January 5, 2015; ProPublica

Late in 2013, the IRS issued a draft version of new regulations that would potentially limit the amount of dark money being spent to affect the outcome of political campaigns. These regulations came under fire from both the left and the right, however, and were withdrawn. Now, it appears that the IRS is not going to be able to live up to the promise to release new guidelines in 2015 or that any guidelines will be in effect in time to restrict dark money spending on the 2016 presidential election.

The impact of the Supreme Court’s now-famous Citizens United ruling has been enormous. Ever since, there has been a flood of money pouring into ad campaigns during elections. Much of this has been paid for with money from nonprofit organizations with 501(c)(4) designations, known as social welfare organizations. These organizations can accept donations like 501(c)(3)s, but unlike their counterparts, social welfare organizations do not have to reveal the names of their donors. Campaign spending by social welfare organizations has been termed “dark money” because the source is hidden from scrutiny.

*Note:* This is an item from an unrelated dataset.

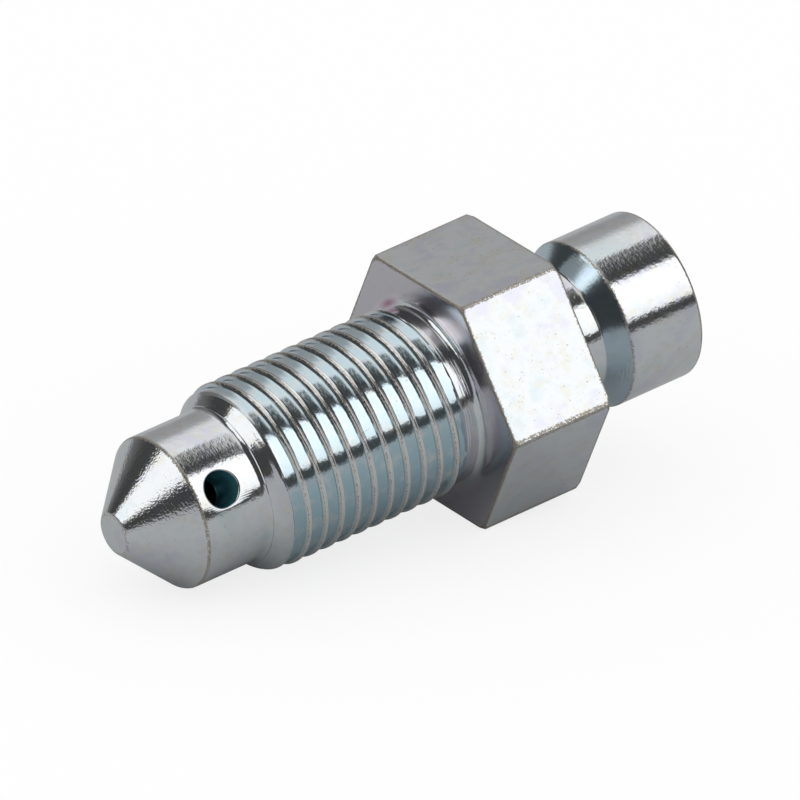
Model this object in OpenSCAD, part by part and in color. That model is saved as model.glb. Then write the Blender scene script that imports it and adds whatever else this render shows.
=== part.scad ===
/* [Seat and nose] */
// Included angle of the cone that seals in the port
seat_angle = 90; // [60:1:120]
// Diameter of the flat at the tip
tip_d = 2.2; // [1:0.1:4]
// Rounding of the tip's edge
tip_round = 0.25; // [0.05:0.05:0.5]
// Diameter of the plain nose
nose_d = 8; // [6.5:0.1:8.6]
// Length of the plain nose between the cone and the thread
nose_l = 3.8; // [3:0.02:8]
// Rounding of the edge between the cone and the nose
nose_round = 0.2; // [0.05:0.05:0.5]
// How far the collar in front of the thread stands above the nose
collar_rise = 0.12; // [0.05:0.01:0.2]
// Length of the collar behind its chamfer
collar_l = 0.14; // [0.05:0.01:0.3]

/* [Thread] */
// Diameter over the crests of the thread
thread_d = 9.8; // [9.2:0.05:12]
// Rise of the thread in one turn
pitch = 1; // [0.9:0.05:1.5]
// Length from the start of the lead-in to the end of the run-out
thread_l = 11.55; // [6:0.01:20]
// Width of the flat on each crest
crest_flat = 0.2; // [0.1:0.01:0.25]
// Width of the flat in each root
root_flat = 0.57; // [0.4:0.01:0.6]
// Angle between the two flanks of one groove
flank_angle = 60; // [45:1:75]
// Angle of the chamfer in front of the thread, from the axis
lead_angle = 42; // [30:1:50]
// Length over which the first ridge grows to its full height
growth_l = 1.5; // [0.5:0.1:2]
// Length over which the thread fades out
runout_l = 0.7; // [0.3:0.05:1.2]
// Turn of the thread's start round the axis, from the underside
thread_turn = 30; // [0:1:359]

/* [Relief behind the thread] */
// Depth of the plain stretch below the crests
relief_depth = 0.35; // [0.15:0.05:0.5]
// Length of the plain stretch between the thread and the hexagon
relief_l = 0.9; // [0.6:0.05:3]
// Fillet between the plain stretch and the hexagon's face
relief_fillet = 0.35; // [0.1:0.05:0.5]

/* [Hexagon] */
// Width of the hexagon across its flats
across_flats = 12.7; // [11.8:0.05:17]
// Length of the hexagon along the axis
hex_l = 5.9; // [3:0.1:10]
// How far the turned chamfer goes down the corners at the front face
front_cut = 0.15; // [0.05:0.05:0.6]
// How far the turned chamfer goes down the corners at the back face
back_cut = 0.25; // [0.05:0.05:0.6]
// Angle of both chamfers from the hexagon's faces
corner_angle = 35; // [20:1:60]

/* [Neck and head] */
// Diameter of the neck behind the hexagon
neck_d = 6.5; // [5:0.1:8]
// Length of the neck, from the hexagon to the cone behind the head
neck_l = 2.6; // [1:0.1:6]
// Fillet where the neck meets the cone
neck_fillet = 0.2; // [0.05:0.05:0.4]
// Angle of the cone behind the head, from the axis
barb_angle = 51; // [30:1:70]
// Diameter of the head that holds a hose or a dust cap
head_d = 8.8; // [8.4:0.05:11]
// Length of the head behind the cone
head_l = 4.3; // [2:0.1:8]
// Rounding of the head's front edge
head_round = 0.1; // [0.05:0.05:0.3]
// Rounding of the head's rim
rim_round = 0.35; // [0.05:0.05:0.6]

/* [Passage] */
// Diameter of the drilling along the axis
passage_d = 3; // [1.5:0.1:4]
// How far the full drilling runs past the middle of the cross hole
passage_past_port = 0.9; // [0.6:0.05:1.2]
// Included angle of the drill's point
drill_angle = 118; // [90:1:140]
// Width of the chamfer at the mouth of the drilling
mouth_chamfer = 0.3; // [0.1:0.05:0.5]
// Diameter of the cross hole through the nose
port_d = 1.85; // [1:0.05:2.4]
// Distance from the cone's edge to the middle of the cross hole
port_setback = 1.5; // [1.2:0.05:2.4]
// Depth of the broken edge round the cross hole
port_edge = 0.08; // [0.02:0.01:0.2]
// Turn of the cross hole round the axis, from the underside
port_turn = 237; // [0:1:359]

/* [Hidden] */
zinc = [0.74, 0.78, 0.79];
$fn = 72;

// Radii
tip_r = tip_d / 2;
nose_r = nose_d / 2;
collar_r = nose_r + collar_rise;
thread_r = thread_d / 2;
relief_r = thread_r - relief_depth;
flat_r = across_flats / 2;
corner_r = flat_r / cos(30);
neck_r = neck_d / 2;
head_r = head_d / 2;
passage_r = passage_d / 2;

// Cuts run this far out of the surface that they open
past = 1;
// Facets round the hexagon's chamfers
chamfer_facets = 120;

// Stations along the axis, from the tip
seat_l = (nose_r - tip_r) / tan(seat_angle / 2);
thread_z = seat_l + nose_l;
relief_z = thread_z + thread_l;
hex_z = relief_z + relief_l;
hex_middle_z = hex_z + hex_l / 2;
hex_end_z = hex_z + hex_l;
barb_z = hex_end_z + neck_l;
head_z = barb_z + (head_r - neck_r) / tan(barb_angle);
end_z = head_z + head_l;
port_z = seat_l + port_setback;
passage_z = port_z - passage_past_port;

// Thread rows: share of a turn and share of the depth, from one crest to the next
flank_l = (pitch - crest_flat - root_flat) / 2;
thread_depth = flank_l / tan(flank_angle / 2);
crest_share = crest_flat / pitch;
flank_share = flank_l / pitch;
thread_form = [
    [-crest_share / 2, 0],
    [crest_share / 2, 0],
    [crest_share / 2 + flank_share, 1],
    [1 - crest_share / 2 - flank_share, 1]
];
form_rows = len(thread_form);
thread_steps = 60;
// Both ends of the thread stand this much over the plain stretches that they meet
end_rise = 0.05;
lead_r = collar_r + end_rise;
runout_r = relief_r + end_rise;
// No row of the thread comes nearer to its end faces than this
row_gap = 0.04;
// Rows are looked for over this many turns more than the thread has
spare_turns = 3;
all_rows = form_rows * (ceil(thread_l / pitch) + spare_turns);

function unit(v) = v / norm(v);
function limit(v) = max(0, min(1, v));

// Outline corner b between a and c, rounded by an arc of radius size
arc_steps = 6;
function corner(a, b, c, size) =
    let (
        to_a = unit(a - b),
        to_c = unit(c - b),
        half = acos(to_a * to_c) / 2,
        centre = b + unit(to_a + to_c) * size / sin(half),
        start = b + to_a * size / tan(half) - centre,
        end = b + to_c * size / tan(half) - centre,
        swing = acos(-(to_a * to_c))
    )
    [for (k = [0:arc_steps])
        let (share = k / arc_steps)
        centre + (start * sin(swing * (1 - share)) + end * sin(swing * share)) / sin(swing)];

// Outline whose points are [radius, height] or [radius, height, rounding]
function flat_point(p) = [p[0], p[1]];
function outline(points) =
    let (n = len(points))
    [for (i = [0:n - 1])
        each is_undef(points[i][2])
            ? [flat_point(points[i])]
            : corner(
                flat_point(points[(i + n - 1) % n]),
                flat_point(points[i]),
                flat_point(points[(i + 1) % n]),
                points[i][2])];

module turned(points) {
    rotate_extrude() polygon(outline(points));
}

// Tip, sealing cone, plain nose and the collar in front of the thread
module nose() {
    collar_z = thread_z - collar_l;
    turned([
        [0, 0],
        [tip_r, 0, tip_round],
        [nose_r, seat_l, nose_round],
        [nose_r, collar_z - collar_rise],
        [collar_r, collar_z],
        [collar_r, thread_z],
        [0, thread_z]
    ]);
}

// Height of a row of the thread at one step round the axis
function row_z(step, row) =
    thread_z + pitch * (floor(row / form_rows) - 1 + thread_form[row % form_rows][0]
        + step / thread_steps - thread_turn / 360);

// Radius of the thread at height z and at a share of its depth
function thread_radius(z, depth) =
    let (
        root_r = min(thread_r - thread_depth, lead_r + (z - thread_z) * tan(lead_angle)),
        growth = limit((z - thread_z) / growth_l),
        full_r = root_r + thread_depth * (1 - depth) * growth,
        fade = limit((relief_z - z) / runout_l)
    )
    runout_r + (full_r - runout_r) * fade;

function polar(r, step, z) =
    let (turn = 360 * step / thread_steps)
    [r * cos(turn), r * sin(turn), z];

function row_radius(step, row) = thread_radius(row_z(step, row), thread_form[row % form_rows][1]);
function row_point(step, row) = polar(row_radius(step, row), step, row_z(step, row));

// Rows of the thread that lie between its two end faces at one step round the axis
function rows_at(step) =
    [for (row = [0:all_rows])
        if (row_z(step, row) > thread_z + row_gap && row_z(step, row) < relief_z - row_gap) row];

// At rest the plug stands on the front edge of its lowest flat and tips forward until its underside touches
under_points = concat([[nose_r, seat_l]], [for (row = rows_at(0)) [row_radius(0, row), row_z(0, row)]]);
rest_tilt = min([for (p = under_points) atan((flat_r - p[0]) / (hex_z - p[1]))]);

// Triangles that share the first corner of a small face
function fan(face) = [for (k = [1:len(face) - 2]) [face[0], face[k], face[k + 1]]];

// Right-hand thread as one closed surface: rows of points climb round the axis and end on two flat rings
module thread() {
    rows_in = [for (step = [0:thread_steps - 1]) rows_at(step)];
    firsts = [for (rows = rows_in) rows[0]];
    counts = [for (rows = rows_in) len(rows) + 2];
    starts = [for (i = 0, sum = 0; i < thread_steps; sum = sum + counts[i], i = i + 1) sum];

    points = [for (step = [0:thread_steps - 1]) each concat(
        [polar(lead_r, step, thread_z)],
        [for (row = rows_in[step]) row_point(step, row)],
        [polar(runout_r, step, relief_z)]
    )];

    // After a full turn the rows carry on as the rows of the next turn
    function around(step) = step % thread_steps;
    function carry(step) = step < thread_steps ? 0 : form_rows;
    function first(step) = firsts[around(step)] - carry(step);
    function last(step) = first(step) + len(rows_in[around(step)]) - 1;
    function at(step, row) = starts[around(step)] + 1 + row - first(step);
    function low(step) = starts[around(step)];
    function high(step) = starts[around(step)] + counts[around(step)] - 1;

    flanks = [for (step = [0:thread_steps - 1], row = [first(step):last(step + 1) - 1])
        each fan([at(step, row), at(step, row + 1), at(step + 1, row + 1), at(step + 1, row)])];
    lead_in = [for (step = [0:thread_steps - 1])
        each fan(concat(
            [at(step, first(step))],
            [for (row = [first(step):-1:first(step + 1)]) at(step + 1, row)],
            [low(step + 1), low(step)]
        ))];
    run_out = [for (step = [0:thread_steps - 1])
        each fan(concat(
            [at(step + 1, last(step + 1))],
            [for (row = [last(step + 1):last(step)]) at(step, row)],
            [high(step), high(step + 1)]
        ))];
    end_faces = [
        [for (step = [0:thread_steps - 1]) low(step)],
        [for (step = [thread_steps - 1:-1:0]) high(step)]
    ];
    polyhedron(points, concat(flanks, lead_in, run_out, end_faces));
}

// Plain stretch behind the thread, with the fillet that runs into the hexagon
module relief() {
    flare_r = relief_r + 2 * relief_fillet;
    turned([
        [0, relief_z],
        [relief_r, relief_z],
        [relief_r, hex_z, relief_fillet],
        [flare_r, hex_z],
        [flare_r, hex_middle_z],
        [0, hex_middle_z]
    ]);
}

// Hexagon with its corners turned back at both faces
module hexagon() {
    front_r = corner_r - front_cut / tan(corner_angle);
    back_r = corner_r - back_cut / tan(corner_angle);
    outer_r = corner_r + end_rise;
    front_l = (outer_r - front_r) * tan(corner_angle);
    back_l = (outer_r - back_r) * tan(corner_angle);
    intersection() {
        translate([0, 0, hex_z])
            rotate([0, 0, 30])
                cylinder(h = hex_l, r = corner_r, $fn = 6);
        // The turned chamfers are in fine facets, so that each flat has straight edges
        hull() {
            translate([0, 0, hex_z])
                cylinder(h = front_l, r1 = front_r, r2 = outer_r, $fn = chamfer_facets);
            translate([0, 0, hex_end_z - back_l])
                cylinder(h = back_l, r1 = outer_r, r2 = back_r, $fn = chamfer_facets);
        }
    }
}

// Neck, cone and head, over which a hose or a dust cap is pushed
module head() {
    turned([
        [0, hex_middle_z],
        [neck_r, hex_middle_z],
        [neck_r, barb_z, neck_fillet],
        [head_r, head_z, head_round],
        [head_r, end_z, rim_round],
        [0, end_z]
    ]);
}

// Blind drilling from the head to just past the cross hole
module passage() {
    mouth_r = passage_r + mouth_chamfer;
    turned([
        [0, passage_z - passage_r / tan(drill_angle / 2)],
        [passage_r, passage_z],
        [passage_r, end_z - mouth_chamfer],
        [mouth_r, end_z],
        [mouth_r, end_z + past],
        [0, end_z + past]
    ]);
}

// Cross hole from one side of the nose into the drilling, with a broken edge
module port() {
    translate([0, 0, port_z])
        rotate([0, 90, port_turn]) {
            cylinder(h = nose_r + past, d = port_d);
            translate([0, 0, nose_r - port_edge])
                cylinder(h = port_edge + past, d1 = port_d, d2 = port_d + 2 * (port_edge + past));
        }
}

// The plug, lying on its hexagon and its thread, with the origin at the middle of the hexagon's front face
module breather_plug() {
    color(zinc)
        rotate([0, 90 - rest_tilt, 0])
            translate([0, 0, -hex_z])
                difference() {
                    union() {
                        nose();
                        thread();
                        relief();
                        hexagon();
                        head();
                    }
                    passage();
                    port();
                }
}

breather_plug();
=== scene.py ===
import math

import bmesh
import bpy
import numpy as np
from mathutils import Matrix, Vector


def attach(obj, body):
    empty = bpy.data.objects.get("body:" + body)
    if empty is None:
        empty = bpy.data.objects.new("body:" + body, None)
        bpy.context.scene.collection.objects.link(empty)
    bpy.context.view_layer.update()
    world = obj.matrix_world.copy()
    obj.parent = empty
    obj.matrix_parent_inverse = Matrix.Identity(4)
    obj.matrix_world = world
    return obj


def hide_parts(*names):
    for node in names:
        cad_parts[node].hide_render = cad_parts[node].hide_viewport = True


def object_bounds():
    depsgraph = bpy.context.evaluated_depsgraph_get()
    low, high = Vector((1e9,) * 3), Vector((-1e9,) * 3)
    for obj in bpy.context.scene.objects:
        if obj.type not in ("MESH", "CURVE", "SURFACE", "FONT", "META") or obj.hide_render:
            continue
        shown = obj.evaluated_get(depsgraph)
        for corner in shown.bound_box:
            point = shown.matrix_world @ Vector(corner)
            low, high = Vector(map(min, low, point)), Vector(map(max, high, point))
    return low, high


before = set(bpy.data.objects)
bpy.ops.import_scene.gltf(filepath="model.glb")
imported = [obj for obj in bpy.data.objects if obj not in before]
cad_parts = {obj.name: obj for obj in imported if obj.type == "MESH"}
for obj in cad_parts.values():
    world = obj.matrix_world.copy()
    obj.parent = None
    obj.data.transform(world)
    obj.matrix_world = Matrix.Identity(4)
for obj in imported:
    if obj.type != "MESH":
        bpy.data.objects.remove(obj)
cad_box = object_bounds()


def mm(value):
    return value / 1000


def tan(angle):
    return math.tan(math.radians(angle))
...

The issue is that as it stands, social welfare organizations, like their traditional nonprofit counterparts, are restricted from spending too much money on overtly political activity, but no one quite knows where the line in the sand is. The wording of the regulations is such that many think that it is okay as long as the organization spends 49 percent or less of its annual budget on political activity. Defining what constitutes “undue advocacy” for a candidate or a piece of legislation is also unclear. For example, is it too close to direct advocacy if an ad on TV encourages viewers to call and tell a candidate in a hotly contested election that they were wrong in voting for Obamacare?

The guidelines proposed by the IRS in November of 2013 sought to clarify these very points, defining “candidate-related political activity.” The theory is that by defining the term, it will be easier to determine if a nonprofit, social welfare or not, is breaking the rules. The political left got up in arms about this because it included activities like get-out-the-vote efforts as political activity. The political right got up in arms because they do not believe these regulations are necessary at all. (Traditionally, the majority of dark money spending is from politically conservative organizations, although liberal dark money has been increasing.)

Now, it appears that it is going to take longer than expected to issue new guidelines. Even if they are drafted, it could still take a year to have them become law because of the process the IRS must go through, including gaining public comments. And even if that were to happen, it is very likely that there would be legislation proposed to block the guidelines being implemented, just like the bill introduced by Rep. David Camp, a Michigan Republican, early in 2014. So in all likelihood, there will be no restrictions in place for dark money spending on the presidential election of 2016.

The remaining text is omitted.